PROVIDED MATERIAL:
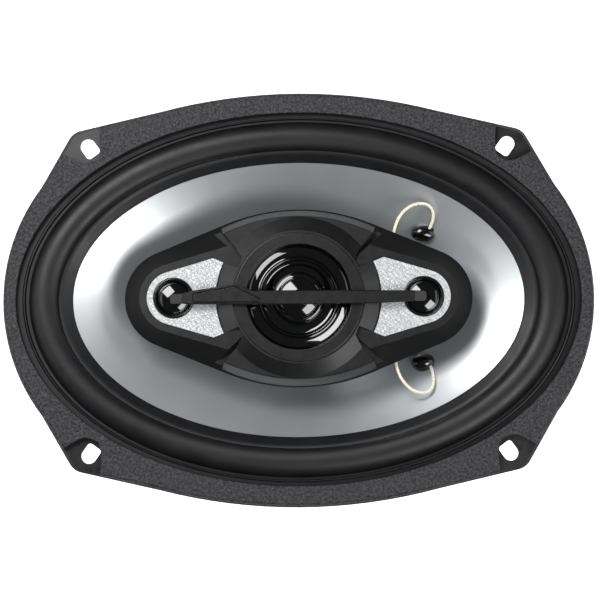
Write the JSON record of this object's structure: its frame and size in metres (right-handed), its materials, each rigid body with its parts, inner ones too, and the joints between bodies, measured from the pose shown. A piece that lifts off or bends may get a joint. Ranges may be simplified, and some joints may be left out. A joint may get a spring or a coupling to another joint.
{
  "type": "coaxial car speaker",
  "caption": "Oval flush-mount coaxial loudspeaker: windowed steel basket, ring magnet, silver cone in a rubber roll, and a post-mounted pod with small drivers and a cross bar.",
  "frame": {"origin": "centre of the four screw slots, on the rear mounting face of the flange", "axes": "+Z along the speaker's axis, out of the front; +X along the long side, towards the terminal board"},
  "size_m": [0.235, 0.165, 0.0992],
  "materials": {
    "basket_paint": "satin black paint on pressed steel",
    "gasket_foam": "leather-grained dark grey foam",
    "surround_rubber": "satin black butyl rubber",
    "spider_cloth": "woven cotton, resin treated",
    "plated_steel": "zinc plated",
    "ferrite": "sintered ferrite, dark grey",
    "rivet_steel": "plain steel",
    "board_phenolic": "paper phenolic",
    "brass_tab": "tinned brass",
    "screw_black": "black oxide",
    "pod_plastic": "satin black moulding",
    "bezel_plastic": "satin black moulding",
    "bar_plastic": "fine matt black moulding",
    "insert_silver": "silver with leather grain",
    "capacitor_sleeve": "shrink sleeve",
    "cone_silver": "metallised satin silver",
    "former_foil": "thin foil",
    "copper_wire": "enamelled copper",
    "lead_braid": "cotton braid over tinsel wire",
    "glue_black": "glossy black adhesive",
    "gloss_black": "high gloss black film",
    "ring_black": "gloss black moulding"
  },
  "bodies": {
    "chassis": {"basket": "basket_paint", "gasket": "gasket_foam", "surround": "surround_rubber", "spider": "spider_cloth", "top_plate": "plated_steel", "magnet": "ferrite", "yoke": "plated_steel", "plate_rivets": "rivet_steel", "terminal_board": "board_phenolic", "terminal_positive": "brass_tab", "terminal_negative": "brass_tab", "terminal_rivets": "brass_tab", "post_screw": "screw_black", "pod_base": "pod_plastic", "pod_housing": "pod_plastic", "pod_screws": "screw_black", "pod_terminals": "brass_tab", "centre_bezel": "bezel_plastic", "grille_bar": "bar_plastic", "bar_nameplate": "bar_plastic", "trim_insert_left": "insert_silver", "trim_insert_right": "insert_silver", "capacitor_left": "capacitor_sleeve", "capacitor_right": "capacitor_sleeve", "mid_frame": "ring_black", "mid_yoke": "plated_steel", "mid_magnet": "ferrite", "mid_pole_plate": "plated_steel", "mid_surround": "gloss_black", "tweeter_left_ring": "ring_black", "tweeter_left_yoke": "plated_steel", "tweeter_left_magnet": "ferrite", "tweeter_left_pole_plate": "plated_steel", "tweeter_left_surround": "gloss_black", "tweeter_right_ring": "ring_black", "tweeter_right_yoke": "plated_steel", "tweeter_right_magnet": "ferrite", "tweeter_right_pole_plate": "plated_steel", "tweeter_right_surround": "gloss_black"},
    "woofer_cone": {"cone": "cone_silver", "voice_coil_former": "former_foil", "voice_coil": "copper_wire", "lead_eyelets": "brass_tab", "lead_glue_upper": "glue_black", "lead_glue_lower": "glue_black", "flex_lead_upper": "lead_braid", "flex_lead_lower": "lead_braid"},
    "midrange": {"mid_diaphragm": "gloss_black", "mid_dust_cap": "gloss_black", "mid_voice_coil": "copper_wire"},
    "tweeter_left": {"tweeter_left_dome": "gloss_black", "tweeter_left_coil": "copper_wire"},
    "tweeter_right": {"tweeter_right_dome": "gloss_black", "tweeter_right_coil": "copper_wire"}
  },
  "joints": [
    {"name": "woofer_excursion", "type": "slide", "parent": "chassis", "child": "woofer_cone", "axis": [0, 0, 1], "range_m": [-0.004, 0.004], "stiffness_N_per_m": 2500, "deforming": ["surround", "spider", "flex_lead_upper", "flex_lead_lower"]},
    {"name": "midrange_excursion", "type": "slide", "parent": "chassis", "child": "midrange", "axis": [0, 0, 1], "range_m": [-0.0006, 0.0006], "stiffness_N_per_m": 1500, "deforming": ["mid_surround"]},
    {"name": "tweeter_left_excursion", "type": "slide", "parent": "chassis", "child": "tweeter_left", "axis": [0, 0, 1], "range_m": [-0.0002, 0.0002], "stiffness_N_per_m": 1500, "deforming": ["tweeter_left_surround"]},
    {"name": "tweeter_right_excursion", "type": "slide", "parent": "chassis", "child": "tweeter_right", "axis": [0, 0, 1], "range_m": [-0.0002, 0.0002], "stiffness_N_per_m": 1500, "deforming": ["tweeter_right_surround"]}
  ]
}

SHORT TASK: Select, from the listing, all lines that include the word "with".

SOLUTION:
Write the JSON record of this object's structure: its frame and size in metres (right-handed), its materials, each rigid body with its parts, inner ones too, and the joints between bodies, measured from the pose shown. A piece that lifts off or bends may get a joint. Ranges may be simplified, and some joints may be left out. A joint may get a spring or a coupling to another joint.
  "caption": "Oval flush-mount coaxial loudspeaker: windowed steel basket, ring magnet, silver cone in a rubber roll, and a post-mounted pod with small drivers and a cross bar.",
    "insert_silver": "silver with leather grain",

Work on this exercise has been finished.